The EU is an imperialist trade bloc, centered on a pact between the French and German capitalist rulers to ratchet up the exploitation of the working classes at home while trying to gain advantage over their imperialist rivals as well as the smaller European states. At the same time, the EU is an unstable formation that intensifies national antagonisms and fuels chauvinism.
We Marxists oppose the EU from the perspective of proletarian internationalism. The comrades of our German section, the Spartakist Workers Party, last year published an article titled “Solidarity with the Greek Workers! For Class Struggle Against the German Capitalists!” (Spartakist No. 183, May 2010), which noted:
“The chauvinist campaign against Greece is being set in motion so as to prevent the German working class from hitting on the idea of placing blame for the crisis at the feet of the capitalist system and its own rulers. The workers movement in Germany must mobilize in solidarity with Greek workers and all the other victims of the EU imperialists—after all, they’ll be confronted with similar attacks in the immediate future. The witchhunt against Greece also serves to split and weaken the multiethnic working class in Germany.”

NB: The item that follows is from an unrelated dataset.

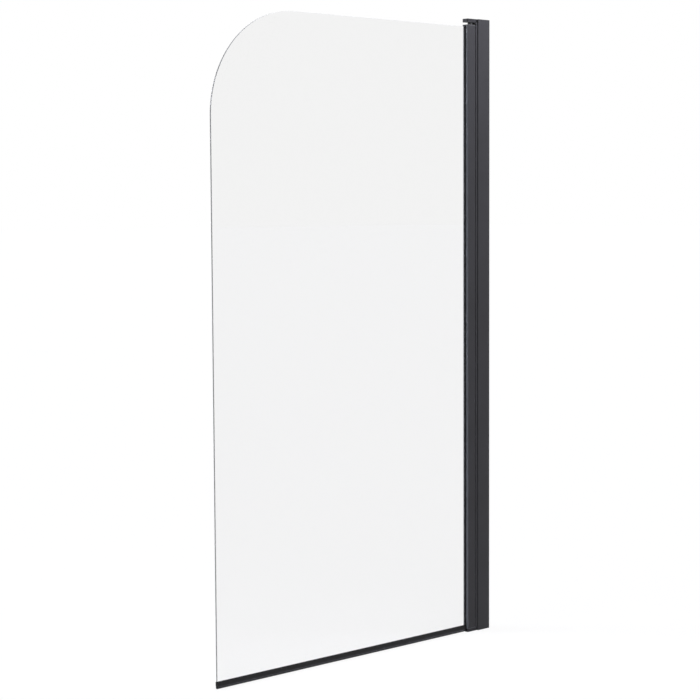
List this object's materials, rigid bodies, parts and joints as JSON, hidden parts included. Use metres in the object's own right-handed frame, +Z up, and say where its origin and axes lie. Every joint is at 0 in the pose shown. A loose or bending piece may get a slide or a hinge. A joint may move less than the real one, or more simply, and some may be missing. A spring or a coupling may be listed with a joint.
{
  "type": "bath screen",
  "caption": "Pivoting glass bath screen with a rounded top corner: a clear pane in a black hinge channel that turns and lifts on a wall-fixed profile, sealed along the bath rim.",
  "frame": {"origin": "foot of the wall face of the wall profile, on its middle plane, at the level of the bath rim", "axes": "+X into the wall, so that the screen reaches along -X; +Z up; -Y is the room side that the panel swings towards"},
  "size_m": [0.8, 0.0266, 1.4],
  "materials": {
    "black_extrusion": "satin black powder coat on extruded aluminium",
    "black_casting": "satin black powder coat on a casting",
    "clear_glass": "clear toughened glass with a polished edge",
    "black_rubber": "matt black flexible seal",
    "black_nylon": "moulded black nylon",
    "white_nylon": "natural nylon",
    "pin_steel": "ground stainless steel",
    "black_screw": "blackened steel screw"
  },
  "bodies": {
    "fixed": {"wall_profile": "black_extrusion", "pivot_profile": "black_extrusion", "wiper_seal": "black_rubber", "top_arm": "black_casting", "bottom_arm": "black_casting", "top_bush": "black_nylon", "top_pivot_pin": "pin_steel", "lower_cam": "white_nylon", "top_arm_screws": "black_screw", "bottom_arm_screws": "black_screw", "side_screws": "black_screw", "screw_covers": "black_nylon"},
    "pivot": {"bottom_pivot_pin": "pin_steel"},
    "panel": {"glazing_channel": "black_extrusion", "top_end_plug": "black_nylon", "upper_cam": "white_nylon", "cam_screw": "black_screw", "front_gasket": "black_rubber", "back_gasket": "black_rubber", "glass_panel": "clear_glass", "glazing_blocks": "white_nylon", "bottom_seal": "black_rubber"}
  },
  "joints": [
    {"name": "swing", "type": "hinge", "parent": "fixed", "child": "pivot", "pos_m": [-0.0525, 0, 0], "axis": [0, 0, 1], "range_deg": [0, 90]},
    {"name": "rise", "type": "slide", "parent": "pivot", "child": "panel", "axis": [0, 0, 1], "range_m": [0, 0.005]}
  ],
  "couplings": [
    {"joint": "rise", "follows": "swing", "m_per_rad": 0.00318}
  ]
}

Today, despite the relentless bleeding of the Greek working people, the country remains mired in deep recession. The bankrupt capitalist class manifestly does not have any crumbs that it is willing to throw to dampen workers’ anger. Short of a struggle for working-class power, the workers’ struggles will continue to be frustrated. The perspective for Greek workers must be that of common class struggle with their class brothers and sisters—from Turkey to Germany and elsewhere around the world.

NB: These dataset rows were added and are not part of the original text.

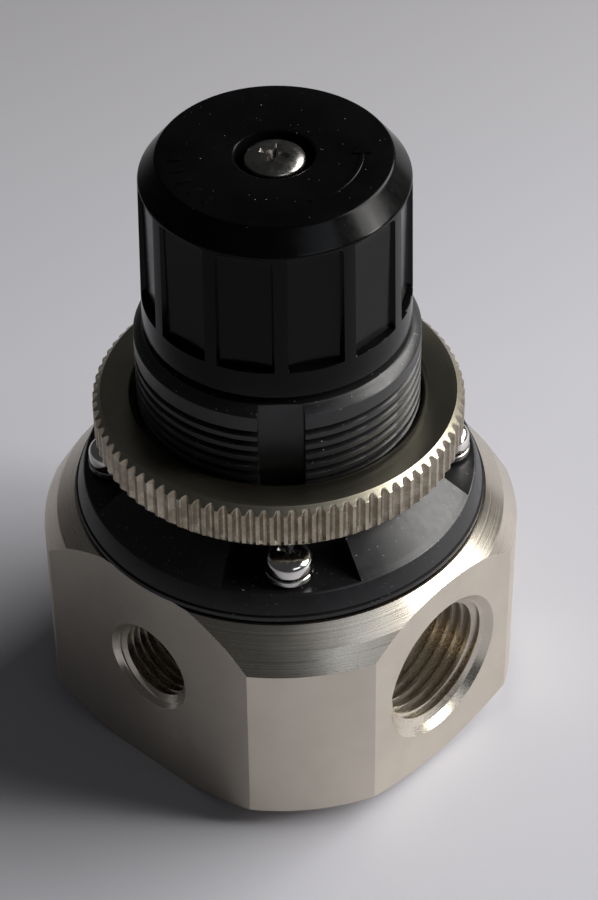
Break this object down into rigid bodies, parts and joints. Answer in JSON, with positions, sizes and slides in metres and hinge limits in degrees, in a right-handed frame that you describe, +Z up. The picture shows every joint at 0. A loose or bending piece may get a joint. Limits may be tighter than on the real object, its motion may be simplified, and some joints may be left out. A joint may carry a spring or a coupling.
{
  "type": "air pressure regulator",
  "caption": "Stainless air pressure regulator with side ports, a bonnet clamped by screws, a knurled panel nut and a push-to-lock adjusting knob.",
  "frame": {"origin": "centre of the body's flat underside, on the adjusting axis", "axes": "+Z up the adjusting axis towards the knob, +X out of the supply port, -Y out of the front gauge port"},
  "size_m": [0.0624, 0.0592, 0.095],
  "materials": {
    "stainless": "fine turned and milled, matte",
    "bonnet_plastic": "moulded black, satin",
    "nut_steel": "turned faces, bright knurl",
    "bright_steel": "polished",
    "washer_steel": "bright",
    "knob_plastic": "moulded black, glossy",
    "spindle_steel": "turned",
    "spring_steel": "drawn wire",
    "washer_plastic": "natural nylon",
    "brass": "turned",
    "plate_aluminium": "pressed",
    "seal_rubber": "matte"
  },
  "bodies": {
    "housing": {"body": "stainless", "bonnet": "bonnet_plastic", "bonnet_screw_1": "bright_steel", "bonnet_screw_2": "bright_steel", "bonnet_screw_3": "bright_steel", "bonnet_screw_4": "bright_steel", "lock_washer_1": "washer_steel", "lock_washer_2": "washer_steel", "lock_washer_3": "washer_steel", "lock_washer_4": "washer_steel", "thrust_washer": "washer_plastic", "valve_seat": "brass", "bottom_plug": "stainless", "plug_o_ring": "seal_rubber", "stem_o_ring": "seal_rubber", "diaphragm": "seal_rubber", "valve_spring": "spring_steel"},
    "spindle": {"adjusting_screw": "spindle_steel", "knob_screw": "bright_steel"},
    "knob": {"knob": "knob_plastic"},
    "button": {"spring_button": "brass"},
    "diaphragm_plates": {"upper_diaphragm_plate": "plate_aluminium", "relief_seat_plate": "plate_aluminium", "range_spring": "spring_steel"},
    "poppet": {"valve_poppet": "brass", "poppet_seal": "seal_rubber"},
    "panel_nut": {"panel_nut": "nut_steel"}
  },
  "joints": [
    {"name": "spindle_turn", "type": "hinge", "parent": "housing", "child": "spindle", "pos_m": [0, 0, 0.0634], "axis": [0, 0, -1], "range_deg": [0, 1620]},
    {"name": "knob_pull", "type": "slide", "parent": "spindle", "child": "knob", "axis": [0, 0, 1], "range_m": [0, 0.003]},
    {"name": "button_travel", "type": "slide", "parent": "housing", "child": "button", "axis": [0, 0, -1], "range_m": [0, 0.00563], "deforming": ["range_spring"]},
    {"name": "diaphragm_travel", "type": "slide", "parent": "housing", "child": "diaphragm_plates", "axis": [0, 0, -1], "range_m": [0, 0.001], "stiffness_N_per_m": 800, "springref_m": -0.002, "deforming": ["diaphragm"]},
    {"name": "poppet_travel", "type": "slide", "parent": "housing", "child": "poppet", "axis": [0, 0, -1], "range_m": [0, 0.001], "deforming": ["valve_spring"]},
    {"name": "panel_nut_travel", "type": "slide", "parent": "housing", "child": "panel_nut", "axis": [0, 0, 1], "range_m": [-0.0006, 0.0085]}
  ],
  "couplings": [
    {"joint": "button_travel", "follows": "spindle_turn", "m_per_rad": 0.00019894},
    {"joint": "poppet_travel", "follows": "diaphragm_travel", "ratio": 1}
  ]
}
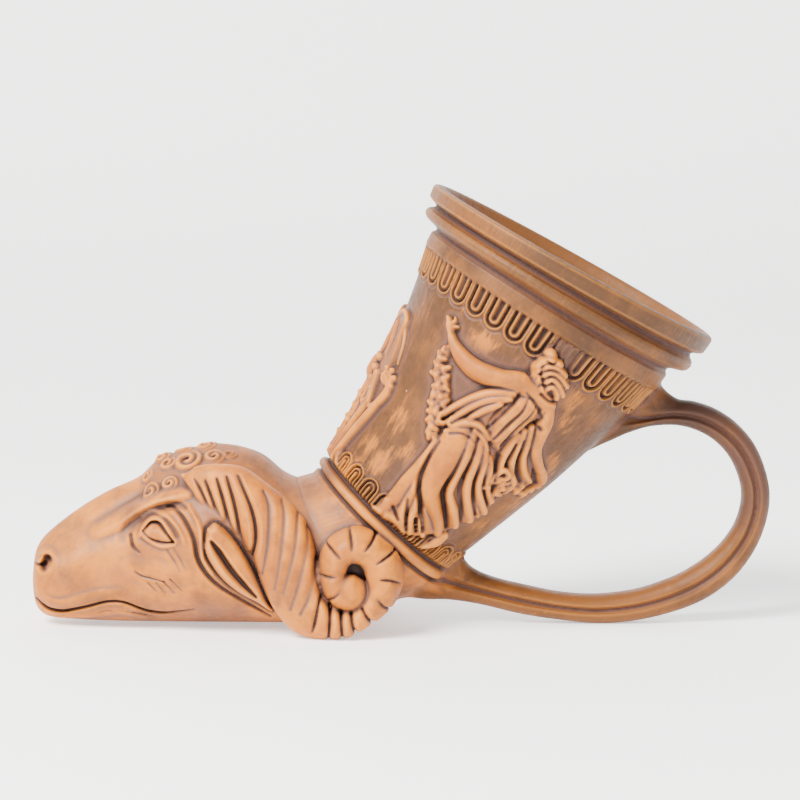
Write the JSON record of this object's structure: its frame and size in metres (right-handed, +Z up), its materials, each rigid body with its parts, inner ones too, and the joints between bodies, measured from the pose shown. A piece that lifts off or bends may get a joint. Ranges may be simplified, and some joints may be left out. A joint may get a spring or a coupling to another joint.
{
  "type": "rhyton",
  "caption": "Terracotta ram's-head drinking horn with a flared relief cup and a loop handle, lying on its horns and handle.",
  "frame": {"origin": "centre of the bounding box's underside, on the surface it lies on", "axes": "+X from the muzzle to the handle, +Y across the head, +Z up"},
  "size_m": [0.2384, 0.1014, 0.1424],
  "materials": {
    "terracotta": "fired terracotta, tan to brown, with a dark wash left in the hollows and a soft sheen on the high places"
  },
  "bodies": {
    "root": {"rhyton": "terracotta"}
  },
  "joints": []
}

As the TGG wrote in its leaflet: “What’s needed is a socialist revolution to overthrow the capitalist state and replace it with a workers state that will lay the basis for building a socialist society. For that, you need to build a revolutionary workers party—a party like Lenin and Trotsky’s Bolsheviks—which will fight for a workers government. The TGG, Greek sympathizing section of the ICL, seeks to build such a party” (our emphasis).